A business grows faster when each sale has a chance to create another one.
14. Avoid the Most Common Mistakes
If you want to turn your embroidery clothing into a business, try to avoid these early mistakes:
trying to sell to everyone
underpricing
weak product photos
no brand consistency
too many random products
relying only on Instagram
no website
poor product descriptions
unclear shipping or returns
no clear niche
expecting instant traction
A lot of growth comes from simply building something that feels more intentional than what most people put out.
15. Think About the Long Game
A real business does not usually happen overnight.
The strongest embroidered clothing brands are often built through:
consistent design direction
gradual improvement
better photography
better branding
better websites
better product pages
better offers
learning what customers respond to
That is good news because it means you do not have to be perfect immediately. You do have to take the business side seriously.
The goal is not just to make embroidered clothing.
The goal is to make embroidered clothing that people want to buy from a brand they trust.
Final Thoughts on Turning Your Embroidery Clothing Into a Business
If you are already making embroidered clothing, you are not starting from zero. You already have the creative side in motion.

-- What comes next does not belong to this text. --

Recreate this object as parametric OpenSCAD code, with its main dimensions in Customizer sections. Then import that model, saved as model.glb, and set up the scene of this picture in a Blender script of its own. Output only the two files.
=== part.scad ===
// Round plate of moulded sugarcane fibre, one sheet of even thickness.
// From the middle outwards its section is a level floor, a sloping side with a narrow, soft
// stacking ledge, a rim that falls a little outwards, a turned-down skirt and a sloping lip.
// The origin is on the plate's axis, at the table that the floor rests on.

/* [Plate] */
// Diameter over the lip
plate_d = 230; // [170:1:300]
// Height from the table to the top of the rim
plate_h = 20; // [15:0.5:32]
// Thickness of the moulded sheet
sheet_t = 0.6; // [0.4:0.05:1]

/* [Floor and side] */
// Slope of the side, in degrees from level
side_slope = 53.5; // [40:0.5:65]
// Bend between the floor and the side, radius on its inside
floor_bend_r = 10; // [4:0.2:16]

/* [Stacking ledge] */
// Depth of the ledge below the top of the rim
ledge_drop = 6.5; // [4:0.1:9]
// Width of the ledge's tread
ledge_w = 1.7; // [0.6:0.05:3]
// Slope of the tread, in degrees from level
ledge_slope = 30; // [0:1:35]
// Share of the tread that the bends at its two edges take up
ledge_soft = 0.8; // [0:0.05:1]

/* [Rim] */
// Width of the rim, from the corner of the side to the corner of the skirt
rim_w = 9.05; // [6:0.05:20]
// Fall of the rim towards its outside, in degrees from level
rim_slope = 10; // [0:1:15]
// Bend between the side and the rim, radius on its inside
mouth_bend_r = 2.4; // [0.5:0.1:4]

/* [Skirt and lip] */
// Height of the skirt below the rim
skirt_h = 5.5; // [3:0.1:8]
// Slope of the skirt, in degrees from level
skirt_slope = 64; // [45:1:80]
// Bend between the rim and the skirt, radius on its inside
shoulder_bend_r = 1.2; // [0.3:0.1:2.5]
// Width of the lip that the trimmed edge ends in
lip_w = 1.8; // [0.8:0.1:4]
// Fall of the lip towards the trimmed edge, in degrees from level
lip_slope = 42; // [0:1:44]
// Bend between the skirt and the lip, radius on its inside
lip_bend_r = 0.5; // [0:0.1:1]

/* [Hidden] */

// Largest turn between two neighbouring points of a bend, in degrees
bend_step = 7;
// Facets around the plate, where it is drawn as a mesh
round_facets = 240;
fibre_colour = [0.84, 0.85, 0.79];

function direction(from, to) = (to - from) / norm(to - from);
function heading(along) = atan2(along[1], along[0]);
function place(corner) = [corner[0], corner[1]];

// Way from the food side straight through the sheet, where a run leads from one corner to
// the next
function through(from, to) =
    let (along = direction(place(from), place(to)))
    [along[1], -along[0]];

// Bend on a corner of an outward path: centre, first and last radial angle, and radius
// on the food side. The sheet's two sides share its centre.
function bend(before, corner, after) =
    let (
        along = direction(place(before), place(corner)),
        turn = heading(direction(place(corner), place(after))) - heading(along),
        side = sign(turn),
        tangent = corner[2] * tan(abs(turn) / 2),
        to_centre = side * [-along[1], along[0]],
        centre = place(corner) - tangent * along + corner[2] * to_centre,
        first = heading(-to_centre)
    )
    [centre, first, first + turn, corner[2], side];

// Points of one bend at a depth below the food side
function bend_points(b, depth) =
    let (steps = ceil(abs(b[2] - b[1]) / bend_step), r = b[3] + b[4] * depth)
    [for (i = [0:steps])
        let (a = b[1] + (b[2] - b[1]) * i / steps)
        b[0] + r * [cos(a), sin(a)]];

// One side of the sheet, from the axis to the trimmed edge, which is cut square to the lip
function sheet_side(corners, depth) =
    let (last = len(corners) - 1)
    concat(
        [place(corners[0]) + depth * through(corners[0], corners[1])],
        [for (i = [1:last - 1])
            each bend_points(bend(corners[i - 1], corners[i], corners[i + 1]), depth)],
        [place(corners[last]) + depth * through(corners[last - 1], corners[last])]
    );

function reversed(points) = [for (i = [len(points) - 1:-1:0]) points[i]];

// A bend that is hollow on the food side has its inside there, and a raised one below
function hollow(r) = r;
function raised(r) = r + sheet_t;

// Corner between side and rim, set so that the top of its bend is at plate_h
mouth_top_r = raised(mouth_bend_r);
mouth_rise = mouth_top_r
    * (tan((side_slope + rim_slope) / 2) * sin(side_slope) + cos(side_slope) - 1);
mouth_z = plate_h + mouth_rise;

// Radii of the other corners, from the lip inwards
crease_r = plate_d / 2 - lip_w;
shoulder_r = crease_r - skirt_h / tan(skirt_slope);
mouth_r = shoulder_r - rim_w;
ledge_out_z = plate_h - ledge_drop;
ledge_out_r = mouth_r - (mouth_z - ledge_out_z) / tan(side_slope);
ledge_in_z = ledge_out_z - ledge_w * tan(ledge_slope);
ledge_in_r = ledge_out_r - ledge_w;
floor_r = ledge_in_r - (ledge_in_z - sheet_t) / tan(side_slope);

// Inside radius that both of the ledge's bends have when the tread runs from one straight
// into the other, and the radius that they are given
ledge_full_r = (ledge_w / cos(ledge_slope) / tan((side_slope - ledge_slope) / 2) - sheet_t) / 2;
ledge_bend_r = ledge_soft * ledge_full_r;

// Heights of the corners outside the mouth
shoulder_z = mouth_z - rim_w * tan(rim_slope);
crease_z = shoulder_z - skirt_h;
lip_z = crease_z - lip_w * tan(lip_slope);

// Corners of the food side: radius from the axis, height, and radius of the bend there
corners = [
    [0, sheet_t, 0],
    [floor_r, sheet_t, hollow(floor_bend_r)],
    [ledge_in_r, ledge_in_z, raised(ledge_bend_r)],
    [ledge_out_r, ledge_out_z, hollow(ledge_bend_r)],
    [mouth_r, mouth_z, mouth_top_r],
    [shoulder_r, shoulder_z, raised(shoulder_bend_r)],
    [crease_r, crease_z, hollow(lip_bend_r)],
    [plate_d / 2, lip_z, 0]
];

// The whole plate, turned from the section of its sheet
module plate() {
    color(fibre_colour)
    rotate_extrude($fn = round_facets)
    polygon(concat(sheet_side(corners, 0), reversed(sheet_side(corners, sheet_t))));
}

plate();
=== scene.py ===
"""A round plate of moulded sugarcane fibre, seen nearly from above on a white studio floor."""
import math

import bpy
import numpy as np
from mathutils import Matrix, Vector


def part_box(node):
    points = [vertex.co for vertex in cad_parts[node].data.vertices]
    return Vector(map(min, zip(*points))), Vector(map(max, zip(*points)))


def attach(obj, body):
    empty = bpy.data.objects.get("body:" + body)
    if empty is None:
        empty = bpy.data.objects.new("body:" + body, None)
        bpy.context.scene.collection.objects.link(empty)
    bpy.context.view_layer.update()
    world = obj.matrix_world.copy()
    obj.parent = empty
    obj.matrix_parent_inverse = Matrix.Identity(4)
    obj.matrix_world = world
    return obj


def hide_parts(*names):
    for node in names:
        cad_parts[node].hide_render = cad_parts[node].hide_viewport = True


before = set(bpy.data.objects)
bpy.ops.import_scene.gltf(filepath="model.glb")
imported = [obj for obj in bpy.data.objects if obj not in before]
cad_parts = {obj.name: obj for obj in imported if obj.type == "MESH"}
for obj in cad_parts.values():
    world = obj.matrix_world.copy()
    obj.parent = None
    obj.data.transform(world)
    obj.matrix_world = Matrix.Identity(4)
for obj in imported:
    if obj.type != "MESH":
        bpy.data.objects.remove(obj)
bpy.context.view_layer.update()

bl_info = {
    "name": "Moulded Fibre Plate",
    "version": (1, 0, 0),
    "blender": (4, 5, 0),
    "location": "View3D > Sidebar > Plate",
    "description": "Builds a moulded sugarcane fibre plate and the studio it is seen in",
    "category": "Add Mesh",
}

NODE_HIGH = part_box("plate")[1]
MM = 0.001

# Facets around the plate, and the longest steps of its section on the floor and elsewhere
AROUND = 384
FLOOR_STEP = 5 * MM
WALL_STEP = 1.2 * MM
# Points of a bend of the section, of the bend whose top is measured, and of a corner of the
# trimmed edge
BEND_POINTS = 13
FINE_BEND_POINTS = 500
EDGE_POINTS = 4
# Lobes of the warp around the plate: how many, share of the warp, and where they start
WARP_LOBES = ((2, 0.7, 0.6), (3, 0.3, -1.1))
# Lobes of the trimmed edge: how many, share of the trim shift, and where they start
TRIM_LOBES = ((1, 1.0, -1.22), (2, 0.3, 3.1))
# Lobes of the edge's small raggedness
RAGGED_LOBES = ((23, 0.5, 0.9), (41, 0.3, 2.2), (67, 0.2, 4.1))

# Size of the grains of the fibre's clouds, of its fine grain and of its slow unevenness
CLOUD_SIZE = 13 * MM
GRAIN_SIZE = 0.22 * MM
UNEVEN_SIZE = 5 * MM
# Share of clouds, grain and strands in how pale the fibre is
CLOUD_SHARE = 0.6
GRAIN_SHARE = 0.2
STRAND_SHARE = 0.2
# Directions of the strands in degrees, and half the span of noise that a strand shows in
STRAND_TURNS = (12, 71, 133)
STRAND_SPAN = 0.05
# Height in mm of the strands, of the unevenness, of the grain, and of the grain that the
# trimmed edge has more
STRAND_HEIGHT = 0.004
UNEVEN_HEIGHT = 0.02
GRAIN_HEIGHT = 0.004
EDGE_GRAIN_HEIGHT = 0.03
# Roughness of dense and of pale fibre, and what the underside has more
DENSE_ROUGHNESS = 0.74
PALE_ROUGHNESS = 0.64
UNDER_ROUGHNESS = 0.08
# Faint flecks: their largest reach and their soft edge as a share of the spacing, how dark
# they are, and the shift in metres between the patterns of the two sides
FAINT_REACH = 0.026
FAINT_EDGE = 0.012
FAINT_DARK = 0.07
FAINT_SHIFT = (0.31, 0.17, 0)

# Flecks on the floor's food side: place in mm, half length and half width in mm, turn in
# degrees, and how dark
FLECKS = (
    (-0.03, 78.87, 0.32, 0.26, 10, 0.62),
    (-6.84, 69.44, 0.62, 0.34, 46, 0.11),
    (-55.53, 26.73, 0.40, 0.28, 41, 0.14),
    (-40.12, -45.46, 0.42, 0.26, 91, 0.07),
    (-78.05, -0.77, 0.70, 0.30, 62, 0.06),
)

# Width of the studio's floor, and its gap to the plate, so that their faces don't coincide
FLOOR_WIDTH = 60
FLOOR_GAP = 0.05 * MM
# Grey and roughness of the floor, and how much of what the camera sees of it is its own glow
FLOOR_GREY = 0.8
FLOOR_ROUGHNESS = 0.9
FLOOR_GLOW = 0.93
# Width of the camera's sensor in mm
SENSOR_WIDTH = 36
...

Now the next step is turning that creativity into something structured, sellable, and believable as a real brand.
That means:
choosing a niche
tightening the product line
pricing properly
building a brand
improving photography
creating a clean buying experience
building a website
marketing consistently
That is how embroidered clothing starts becoming more than a hobby.
It starts becoming a business.
And in a niche like apparel, the businesses that grow are usually the ones that do not just make good products. They make the brand feel worth buying from.